U.S. corporate borrowers may save as much as $4.6 billion a year in interest when Moody’s Investors Service completes a two-year, two-step review of the $1.2 trillion of loans it monitors, reported Bloomberg.
Kenneth Emery, director of syndicated loan research at Moody’s, told the wire service that ratings on loans will probably rise, on average, by one to two levels when it rolls out its new system later this year.
Loans typically enjoy higher credit ratings than bonds — and therefore lower interest costs — because they are a more senior asset class, said Emery. As a result, he added, lenders are able to get paid more than twice as much as bondholders when companies default on their debt or go bankrupt.
U.S. companies have borrowed a record $195 billion in high-yield loans so far this year, according to the wire service, as banks have charged the lowest premiums ever compared with the most-popular benchmarks. Bloomberg observed that the Moody’s upgrade could pare those premiums by about 64 basis points, or $6.4 million for every $1 billion borrowed.
“With the Moody’s changes, you’re going to see spread compression,” Seth Katzenstein, a managing director at GSC Partners, which manages $10.7 billion of bonds and loans, told the wire service.

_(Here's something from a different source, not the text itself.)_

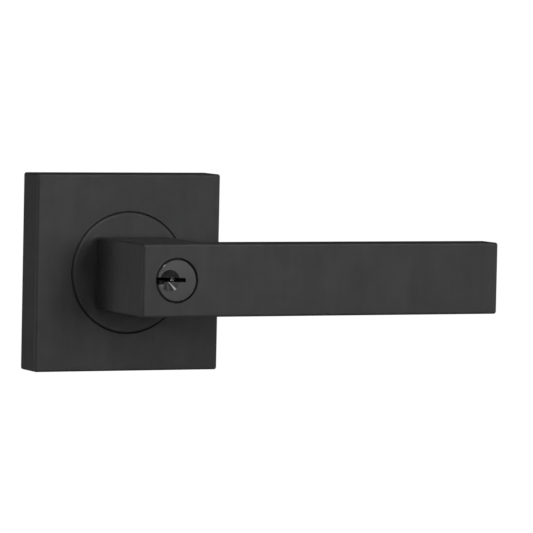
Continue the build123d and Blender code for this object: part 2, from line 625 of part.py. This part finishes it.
# Wafers: windowed plates with an ear for the spring, flush with the plug
for i, stand in enumerate(WAFER_STANDS):
    window_right = WAFER_WINDOW_RIGHT[i]
    with BuildPart() as wafer:
        with BuildSketch(Plane.XZ.offset(stand - WAFER_THICKNESS / 2)):
            Circle(WAFER_RADIUS)
            Rectangle(4 * WAFER_RADIUS, 2 * WAFER_HALF_WIDTH, mode=Mode.INTERSECT)
            with Locations((sum(WAFER_EAR) / 2, WAFER_EAR_TOP / 2)):
                Rectangle(WAFER_EAR[1] - WAFER_EAR[0], WAFER_EAR_TOP)
            with Locations(((WAFER_WINDOW_LEFT + window_right) / 2, KEYWAY_CENTRE)):
                window_width = window_right - WAFER_WINDOW_LEFT
                Rectangle(window_width, 2 * WAFER_WINDOW_HALF, mode=Mode.SUBTRACT)
        extrude(amount=WAFER_THICKNESS)
    wafer.part.label = f"wafer_{i + 1}"
    export_step(wafer.part, f"parts/wafer_{i + 1}.step")

# Small coil springs between the wafer ears and the ends of their pockets
for i, stand in enumerate(WAFER_STANDS):
    spring_start = WAFER_EAR[1] + WAFER_SPRING_WIRE
    spring_length = WAFER_POCKET[1] - WAFER_SPRING_WIRE - spring_start
    spring_level = (WAFER_SLOT_HALF + WAFER_POCKET_TOP) / 2
    with BuildPart() as wafer_spring:
        with BuildLine():
            turns = Helix(
                pitch=spring_length / WAFER_SPRING_TURNS,
                height=spring_length,
                radius=WAFER_SPRING_RADIUS,
                center=(spring_start, -stand, spring_level),
                direction=(1, 0, 0),
            )
        with BuildSketch(Plane(origin=turns @ 0, z_dir=turns % 0)):
            Circle(WAFER_SPRING_WIRE)
        sweep(path=turns)
    wafer_spring.part.label = f"wafer_spring_{i + 1}"
    export_step(wafer_spring.part, f"parts/wafer_spring_{i + 1}.step")
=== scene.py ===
import json
import math

import bmesh
import bpy
from mathutils import Matrix, Vector

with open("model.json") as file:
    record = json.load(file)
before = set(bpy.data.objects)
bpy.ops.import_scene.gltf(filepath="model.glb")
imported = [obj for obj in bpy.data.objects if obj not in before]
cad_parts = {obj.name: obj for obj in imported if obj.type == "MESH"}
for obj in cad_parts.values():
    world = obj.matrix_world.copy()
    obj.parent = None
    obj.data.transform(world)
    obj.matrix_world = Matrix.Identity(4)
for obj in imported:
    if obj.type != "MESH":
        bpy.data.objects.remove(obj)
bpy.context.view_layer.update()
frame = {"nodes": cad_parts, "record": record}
nodes = frame["nodes"]

# ---------------------------------------------------------------- node helpers

# The middle band of a noise value, where most of it lies.
NOISE_BAND = (0.3, 0.7)
FULL_RANGE = (0.0, 1.0)


def new_material(name):
    """A node material with its tree, its Principled shader and the object's own coordinates."""
    material = bpy.data.materials.new(name)
    material.use_nodes = True
    tree = material.node_tree
    here = node(tree, "ShaderNodeTexCoord").outputs["Object"]
    return material, tree, tree.nodes["Principled BSDF"], here


def node(tree, kind, values=None, **settings):
    """Adds one node, with its properties and its unlinked input values."""
    made = tree.nodes.new(kind)
    for key, value in settings.items():
        setattr(made, key, value)
    for key, value in (values or {}).items():
        made.inputs[key].default_value = value
    return made


def noise(tree, coordinates, scale, detail=4.0, roughness=0.55):
    """Noise over coordinates in metres, so scale counts features per metre."""
    values = {"Scale": scale, "Detail": detail, "Roughness": roughness}
    made = node(tree, "ShaderNodeTexNoise", values)
    tree.links.new(coordinates, made.inputs["Vector"])
    return made.outputs["Fac"]


def remap(tree, value, source, target):
    """Maps one range of a value onto another."""
    values = {"From Min": source[0], "From Max": source[1], "To Min": target[0], "To Max": target[1]}
    made = node(tree, "ShaderNodeMapRange", values)
    tree.links.new(value, made.inputs["Value"])
    return made.outputs["Result"]


def blend_values(tree, first, second, share):
    """The first value plus a share of the second."""
    made = node(tree, "ShaderNodeMath", {1: share}, operation="MULTIPLY_ADD")
    tree.links.new(second, made.inputs[0])
    tree.links.new(first, made.inputs[2])
    return made.outputs["Value"]


def stretched(tree, coordinates, scale):
    """Coordinates scaled axis by axis, for marks that run one way."""
    made = node(tree, "ShaderNodeVectorMath", {1: scale}, operation="MULTIPLY")
    tree.links.new(coordinates, made.inputs[0])
    return made.outputs["Vector"]


def set_colour(tree, shader, value, dark, light):
    """Base colour running from dark to light with the value."""
    ramp = node(tree, "ShaderNodeValToRGB")
    ramp.color_ramp.elements[0].color = (*dark, 1.0)
    ramp.color_ramp.elements[1].color = (*light, 1.0)
    tree.links.new(value, ramp.inputs["Fac"])
    tree.links.new(ramp.outputs["Color"], shader.inputs["Base Color"])


def set_roughness(tree, shader, value, roughness):
    """Roughness running between two bounds with the middle band of the noise."""
    tree.links.new(remap(tree, value, NOISE_BAND, roughness), shader.inputs["Roughness"])


def set_bump(tree, shader, height, distance):
    """Bumps of the given depth in metres."""
    made = node(tree, "ShaderNodeBump", {"Strength": 1.0, "Distance": distance})
    tree.links.new(height, made.inputs["Height"])
    tree.links.new(made.outputs["Normal"], shader.inputs["Normal"])


# ---------------------------------------------------------------- materials

COAT_CLOUDS = 70.0
COAT_CLOUD_DETAIL = 4.0
COAT_CLOUD_ROUGHNESS = 0.6
COAT_STREAKS = (420.0, 420.0, 60.0)
COAT_STREAK_SHARE = 0.45
COAT_TONE_BAND = (0.5, 0.95)
COAT_SHEEN = 260.0
COAT_GRAIN = 5200.0
COAT_GRAIN_DEPTH = 0.00001
FINE_DETAIL = 2.0

PLUG_TONE = 200.0
PLUG_SHEEN = 150.0
PLUG_METALLIC = 0.4

METAL_CLOUDS = 180.0
METAL_CLOUD_DETAIL = 5.0
METAL_SCRATCHES = 3500.0
SCRATCH_DEPTH = 0.000004
CAST_DEPTH = 0.00002

PLASTIC_TONE = 300.0
COMMON_SHEEN = 900.0


def grey(level):
    return (level, level, level)


def coated_metal(name, dark, light, roughness):
    """Fine matt coat: cloudy tone, upright streaks, fine grain and a slightly uneven sheen."""
    material, tree, shader, here = new_material(name)
    clouds = noise(tree, here, COAT_CLOUDS, COAT_CLOUD_DETAIL, COAT_CLOUD_ROUGHNESS)
    streaks = noise(tree, stretched(tree, here, COAT_STREAKS), 1.0, FINE_DETAIL)
    tone = blend_values(tree, clouds, streaks, COAT_STREAK_SHARE)
    set_colour(tree, shader, remap(tree, tone, COAT_TONE_BAND, FULL_RANGE), dark, light)
    set_roughness(tree, shader, noise(tree, here, COAT_SHEEN), roughness)
    set_bump(tree, shader, noise(tree, here, COAT_GRAIN, FINE_DETAIL), COAT_GRAIN_DEPTH)
    return material


def plug_metal(name, dark, light, roughness):
    """Smooth dark plating, slightly uneven in tone and sheen."""
    material, tree, shader, here = new_material(name)
    set_colour(tree, shader, noise(tree, here, PLUG_TONE), dark, light)
    set_roughness(tree, shader, noise(tree, here, PLUG_SHEEN), roughness)
    shader.inputs["Metallic"].default_value = PLUG_METALLIC
    return material


def metal(name, dark, light, roughness, scratch=SCRATCH_DEPTH):
    """Bare metal with fine marks and a slightly uneven colour."""
    material, tree, shader, here = new_material(name)
    clouds = noise(tree, here, METAL_CLOUDS, METAL_CLOUD_DETAIL)
    set_colour(tree, shader, remap(tree, clouds, NOISE_BAND, FULL_RANGE), dark, light)
    set_roughness(tree, shader, noise(tree, here, COMMON_SHEEN), roughness)
    set_bump(tree, shader, noise(tree, here, METAL_SCRATCHES), scratch)
    shader.inputs["Metallic"].default_value = 1.0
    return material


def plastic(name, dark, light, roughness):
    """Moulded plastic, slightly uneven in tone and sheen."""
    material, tree, shader, here = new_material(name)
    set_colour(tree, shader, noise(tree, here, PLASTIC_TONE), dark, light)
    set_roughness(tree, shader, noise(tree, here, COMMON_SHEEN), roughness)
    return material


# Each maker takes a name, a dark and a light colour, and the bounds of the roughness.
MATERIALS = {
    "matt_black": coated_metal("matt_black", grey(0.023), grey(0.034), (0.46, 0.56)),
    "satin_black": plug_metal("satin_black", grey(0.052), grey(0.058), (0.19, 0.21)),
    "cast_zinc": metal("cast_zinc", (0.36, 0.37, 0.39), (0.46, 0.47, 0.49), (0.5, 0.65), CAST_DEPTH),
    "zinc_plated_steel": metal("zinc_plated_steel", (0.52, 0.53, 0.54), grey(0.66), (0.28, 0.42)),
    "black_oxide_steel": metal("black_oxide_steel", (0.05, 0.05, 0.055), (0.09, 0.09, 0.095), (0.4, 0.55)),
    "spring_steel": metal("spring_steel", (0.36, 0.36, 0.37), (0.48, 0.48, 0.49), (0.25, 0.4)),
    "acetal": plastic("acetal", grey(0.008), grey(0.014), (0.45, 0.6)),
    "nickel_silver": metal("nickel_silver", (0.55, 0.54, 0.51), (0.68, 0.67, 0.64), (0.2, 0.32)),
}

for part in frame["record"]["subparts"]:
    mesh = nodes[part["node"]].data
    mesh.materials.clear()
    mesh.materials.append(MATERIALS[part["material_slot"]])

# ---------------------------------------------------------------- camera

VIEW_AZIMUTH = 24.25
VIEW_ELEVATION = 3.41
VIEW_ROLL = 1.18
VIEW_DISTANCE = 1.5185
VIEW_TARGET = Vector((0.04196, -0.030, 0.00288))
VIEW_LENS = 311.04
SENSOR = 36.0
CLIP_END = 20.0


def towards(azimuth, elevation):
    """Unit vector from the object, at azimuth (0 in front, positive left) and elevation in degrees."""
    a = math.radians(azimuth)
    e = math.radians(elevation)
    return Vector((-math.sin(a) * math.cos(e), -math.cos(a) * math.cos(e), math.sin(e)))


def make_camera():
    """The camera, aimed at VIEW_TARGET and rolled about its own axis."""
    back = towards(VIEW_AZIMUTH, VIEW_ELEVATION)
    right = Vector((0, 0, 1)).cross(back).normalized()
    up = back.cross(right)
    roll = Matrix.Rotation(math.radians(VIEW_ROLL), 3, back)
    axes = Matrix((roll @ right, roll @ up, back)).transposed().to_4x4()
    data = bpy.data.cameras.new("camera")
    data.lens = VIEW_LENS
    data.sensor_width = SENSOR
    data.clip_end = CLIP_END
    camera = bpy.data.objects.new("camera", data)
    bpy.context.scene.collection.objects.link(camera)
    camera.matrix_world = Matrix.Translation(VIEW_TARGET + back * VIEW_DISTANCE) @ axes
    bpy.context.scene.camera = camera


make_camera()

# ---------------------------------------------------------------- studio

LIGHT_AIM = Vector((0.03, -0.03, 0.0))

# Name, azimuth and elevation in degrees, distance, width and height in metres, and power in watts.
STUDIO = [
    ("key_light", -13, 9, 0.8, (0.30, 0.30), 1.45),
    ("right_light", -70, 10, 0.35, (0.2, 0.2), 0.2),
    ("top_light", 0, 80, 0.8, (0.5, 0.5), 0.3),
    ("left_light", 50, 20, 0.8, (0.4, 0.4), 0.5),
    ("left_rear_light", 122, 5, 0.8, (0.4, 0.5), 0.70),
    ("low_left_light", 115, -30, 0.8, (0.4, 0.4), 1.4),
    ("low_light", -10, -42, 0.8, (0.4, 0.3), 0.9),
    ("rear_light", -110, -25, 0.8, (0.5, 0.5), 3.0),
    ("wedge_light", 26, 47, 0.6, (0.20, 0.09), 0.65),
    ("crescent_light", 54, 54, 0.6, (0.12, 0.10), 0.5),
    ("upper_right_light", -34, 42, 0.6, (0.16, 0.12), 0.5),
]
WHITE = (1, 1, 1, 1)
WORLD_STRENGTH = 0.01
SHELL_RADIUS = 5.0
SHELL_SUBDIVISIONS = 4
SHELL_GLOW = 1.02
FLOOR_HEIGHT = -1.0


def softbox(name, azimuth, elevation, distance, size, power):
    """A rectangular light aimed at LIGHT_AIM, which the camera doesn't see."""
    data = bpy.data.lights.new(name, "AREA")
    data.shape = "RECTANGLE"
    data.size = size[0]
    data.size_y = size[1]
    data.energy = power
    light = bpy.data.objects.new(name, data)
    bpy.context.scene.collection.objects.link(light)
    direction = towards(azimuth, elevation)
    light.location = LIGHT_AIM + direction * distance
    light.rotation_mode = "QUATERNION"
    light.rotation_quaternion = direction.to_track_quat("Z", "Y")
    light.visible_camera = False


def make_world():
    """A faint even light from everywhere."""
    world = bpy.data.worlds.new("studio")
    world.use_nodes = True
    background = world.node_tree.nodes["Background"]
    background.inputs["Color"].default_value = WHITE
    background.inputs["Strength"].default_value = WORLD_STRENGTH
    bpy.context.scene.world = world


def backdrop():
    """A plain white shell round everything, cut off flat underneath as the studio's floor."""
    mesh = bpy.data.meshes.new("backdrop")
    shell = bmesh.new()
    bmesh.ops.create_icosphere(shell, subdivisions=SHELL_SUBDIVISIONS, radius=SHELL_RADIUS)
    for vertex in shell.verts:
        vertex.co.z = max(vertex.co.z, FLOOR_HEIGHT)
    shell.to_mesh(mesh)
    shell.free()
    made = bpy.data.objects.new("backdrop", mesh)
    bpy.context.scene.collection.objects.link(made)
    material = bpy.data.materials.new("backdrop_white")
    material.use_nodes = True
    tree = material.node_tree
    tree.nodes.remove(tree.nodes["Principled BSDF"])
    glow = node(tree, "ShaderNodeEmission", {"Color": WHITE, "Strength": SHELL_GLOW})
    tree.links.new(glow.outputs["Emission"], tree.nodes["Material Output"].inputs["Surface"])
    mesh.materials.append(material)
    made.visible_diffuse = False
    made.visible_glossy = False
    made.visible_shadow = False


for light in STUDIO:
    softbox(*light)
make_world()
bpy.context.scene.view_settings.view_transform = "Standard"
backdrop()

When the ratings service completes its review, it may upgrade as many as 60 percent of loans that have first claim on a company’s assets, according to Moody’s senior vice president Russell Solomon.

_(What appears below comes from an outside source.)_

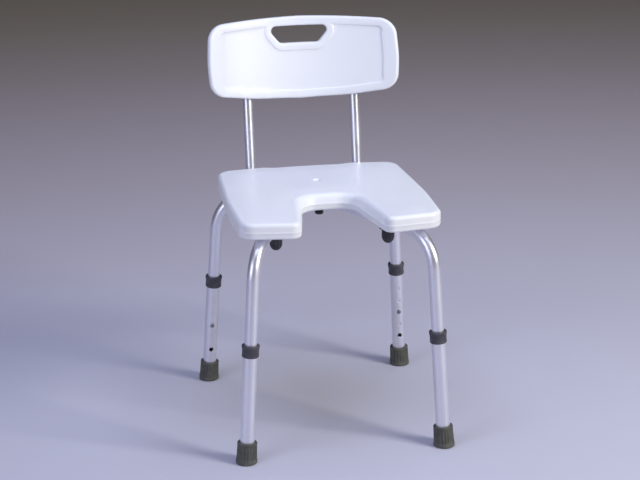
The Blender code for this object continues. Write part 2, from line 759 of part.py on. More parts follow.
def make_backrest(joint):
    """A curved panel with a raised rim round its front and a hand slot near its top."""
    outline = backrest_outline()
    deep = BACK_THICKNESS
    rim = rim_widths(outline)
    edge = [([w + 0.0030 for w in rim], 0.0016), (rim, 0.0)]
    round_off = [(0.0035, 0.0), (0.0010, 0.0010), (0.0, 0.0035)]
    round_off += [(0.0, deep - 0.0035), (0.0010, deep - 0.0010), (0.0035, deep)]
    edge += [([inset] * len(outline), depth) for inset, depth in round_off]
    rings = []
    for insets, depth in edge:
        flat = shift_outline(outline, insets)
        rings.append([Vector((p.x, p.y, depth)) for p in flat])
    builder = loft_mesh(rings, [BACK_CUT_PITCH * k for k in range(-7, 8)])
    bmesh.ops.triangulate(builder, faces=builder.faces)
    for vertex in builder.verts:
        vertex.co = lay_on_back(vertex.co)
    mesh = finish_mesh("backrest_panel", builder)
    panel = place_part("backrest_panel", mesh, "white_plastic", None, joint)
    cut_slot(panel)
    for side in SIDES:
        add_post_channel(panel, side)


def cut_slot(panel):
    half = [
        Vector((0.0, SLOT_BOTTOM, 0.0)),
        Vector((SLOT_BOTTOM_HALF, SLOT_BOTTOM, 0.0)),
        Vector((SLOT_TOP_HALF, SLOT_TOP, 0.0)),
        Vector((0.0, SLOT_TOP, 0.0)),
    ]
    slot = mirror_half(fillet(half, [0.012, 0.0085], 3))
    middle = BACK_Y + RECLINE * (SLOT_TOP - BACK_MID_Z)
    rings = []
    for widen, depth in ((0.0060, -0.012), (0.0, 0.004), (0.0, 0.030)):
        ring = shift_outline(slot, [-widen] * len(slot))
        rings.append([Vector((p.x, middle + depth, p.y)) for p in ring])
    mesh = finish_mesh("slot_cutter", loft_mesh(rings))
    boolean(panel, place_tool("slot_cutter", mesh))


def add_post_channel(panel, side):
    """A moulded rib on the back that cradles a post and takes its two screws."""
    low = post_point(side, RIB_Z[0])
    high = post_point(side, RIB_Z[1])
    outward = Vector((SIDES[side] * POST_X / BACK_CURVE_R, 1.0, -RECLINE))
    square = (outward - POST_AXIS * outward.dot(POST_AXIS)).normalized()
    centre = (low + high) / 2.0 - square * RIB_FRONT / 2.0
    label = f"post_rib_{side}"
    mesh = box_mesh(label, (RIB_WIDTH, RIB_FRONT, (high - low).length))
    boolean(panel, place_tool(label, mesh, frame_matrix(centre, POST_AXIS, square)), "UNION")
    start = post_point(side, 0.530)
    cut_hole(panel, f"post_channel_{side}", POST_R + FIT, start, POST_AXIS, 0.20, TUBE_SIDES)
    for level, height in SCREW_Z.items():
        spot = post_point(side, height) - REARWARD * 0.015
        cut_hole(panel, f"screw_pilot_{side}_{level}", SCREW_R + FIT, spot, REARWARD, 0.020)


POST_AXIS = Vector((0.0, RECLINE, 1.0)).normalized()
REARWARD = Vector((0.0, 1.0, -RECLINE)).normalized()

clear_scene()
parts = make_collection("shower_chair")
tools = make_collection("shower_chair_tools")
make_seat()
sweeps = {end: make_sweep(end) for end in ENDS}
backrest_lift = place_joint("backrest_lift", Vector((0.0, POST_Y_AT_SEAT, POST_Z_AT_SEAT)))
for end_name in ENDS:
    make_frame_tube(end_name)
    for side_name in SIDES:
        make_leg(end_name, side_name)
        make_knob(end_name, side_name)
for side_name in SIDES:
    make_saddle(side_name, sweeps["front"])
    make_socket(side_name, sweeps["rear"])
    make_post_screw(side_name)
    make_post(side_name, backrest_lift)
make_centre_cap()
make_backrest(backrest_lift)
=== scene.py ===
"""The looks of a height-adjustable shower chair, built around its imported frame."""
import json
from math import cos, pi, radians, sin, tan

import bmesh
import bpy
import numpy as np
from mathutils import Matrix, Vector
from mathutils.geometry import delaunay_2d_cdt


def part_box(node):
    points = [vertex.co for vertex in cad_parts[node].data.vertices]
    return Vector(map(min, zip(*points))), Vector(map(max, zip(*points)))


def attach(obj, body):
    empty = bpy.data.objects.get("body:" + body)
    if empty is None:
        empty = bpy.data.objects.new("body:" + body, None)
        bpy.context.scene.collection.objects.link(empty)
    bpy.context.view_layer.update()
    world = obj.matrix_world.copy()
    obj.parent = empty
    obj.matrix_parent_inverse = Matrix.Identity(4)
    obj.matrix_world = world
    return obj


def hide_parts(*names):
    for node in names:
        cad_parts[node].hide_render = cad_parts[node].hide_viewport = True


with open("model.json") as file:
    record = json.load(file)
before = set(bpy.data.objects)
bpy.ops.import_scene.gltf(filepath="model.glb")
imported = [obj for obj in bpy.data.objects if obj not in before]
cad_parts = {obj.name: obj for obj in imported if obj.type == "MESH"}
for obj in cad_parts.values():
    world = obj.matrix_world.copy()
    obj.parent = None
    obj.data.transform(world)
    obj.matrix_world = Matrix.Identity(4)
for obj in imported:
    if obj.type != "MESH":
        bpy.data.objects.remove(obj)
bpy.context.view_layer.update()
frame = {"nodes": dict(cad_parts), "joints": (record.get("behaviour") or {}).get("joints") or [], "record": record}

RECORD = frame["record"]
JOINTS = {joint["name"]: joint for joint in frame["joints"]}
SOLES = {mount["name"]: Vector(mount["pos_m"]) for mount in RECORD["mounts"]}
BODY_OF = {node: body for body, nodes in RECORD["behaviour"]["bodies"].items() for node in nodes}
SIDES = {"left": -1.0, "right": 1.0}
ENDS = ("front", "rear")
UP = Vector((0.0, 0.0, 1.0))
FIT = 0.0003  # clearance between pieces that touch
MERGE = 0.000002  # points closer than this become one
SHARP = 38.0  # degrees between faces, from which an edge is shaded sharp
SEAT_SHARP = 45.0
CHAMFER = 0.0006

# Every length is in metres, in the frame that all the CAD nodes share.

# Camera
CAMERA_AIM = Vector((-0.0449, -0.21, 0.4017))
CAMERA_AZIMUTH = radians(-11.118)
CAMERA_ELEVATION = radians(18.406)
CAMERA_ROLL = radians(-0.21)
CAMERA_DISTANCE = 3.1386
CAMERA_LENS = 103.0
SENSOR_WIDTH = 36.0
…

The wire service explained that Moody’s currently ranks most loans at less than one level higher than its corporate family rating — typically the same or better than a borrower’s bond ranking, according to Bloomberg. Moody’s and other experts now reportedly feel that this is too low, given that lenders usually have the first claim on the assets of troubled companies.
“We’ve been telling the market for two years our loan ratings are too low,” Emery told Bloomberg. “Loan recoveries have turned out to be higher than anticipated.”